Essential Python for data science: Cython 0.27
What’s Cython for
Cython transforms existing Python code into C code that can run orders of magnitude faster. This transformation comes in most handy with code that’s math-heavy or runs in tight loops, something you see a lot in Python programs written for engineering, science, and machine learning.
How Cython 0.27 helps with data science
The latest version of Cython broadens support for integration with IPython/Jupyter notebooks. Cython-compiled code can already be used in Jupyter notebooks via inline annotations, as if Cython code were any other Python code.
With Cython 0.27, you can now compile Cython modiles for Jupyter with profile-guided optimization enabled. Modules built with this option are compiled and optimized based on profiling information generated for them, so they run faster. Note that this option is only available for Cython when used with the GCC compiler; MSVC support isn’t there yet.
Where to get Cython
Cython is available on the Python Package Index, and it can be installed with
pip install cython from the command line. Binary versions for 32-bit and 64-bit Windows, generic Linux, and MacOS are included. Source code is on GitHub.
Essential Python for data science: HPAT
What HPAT is
Intel’s High Performance Analytics Toolkit (HPAT) is an experimental project for accelerating data analytics and machine learning on clusters.
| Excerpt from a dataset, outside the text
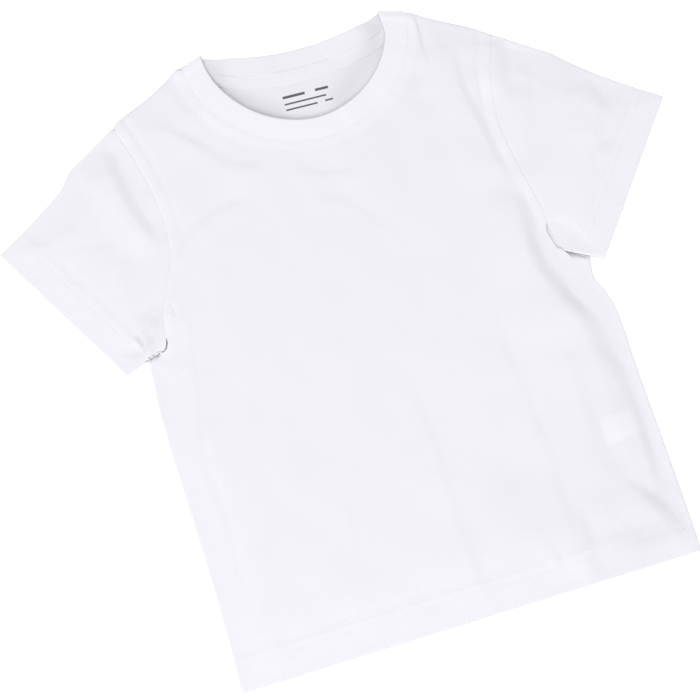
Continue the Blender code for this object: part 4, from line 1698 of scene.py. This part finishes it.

It compiles a subset of Python to code that is automatically parallelized across clusters using the Open MPI project’s
How HPAT helps data science
HPAT uses Numba, but unlike that project and Cython, it doesn’t compile Python as is. Instead, it takes a restricted subset of the Python language—chiefly, NumPy arrays and Pandas dataframes—and optimizes them to run across multiple nodes.
Like Numba, HPAT has the
@jit decorator that can turn specific functions into their optimized counterparts. It also includes a native I/O module for reading from and writing to HDF5 (not HDFS) files.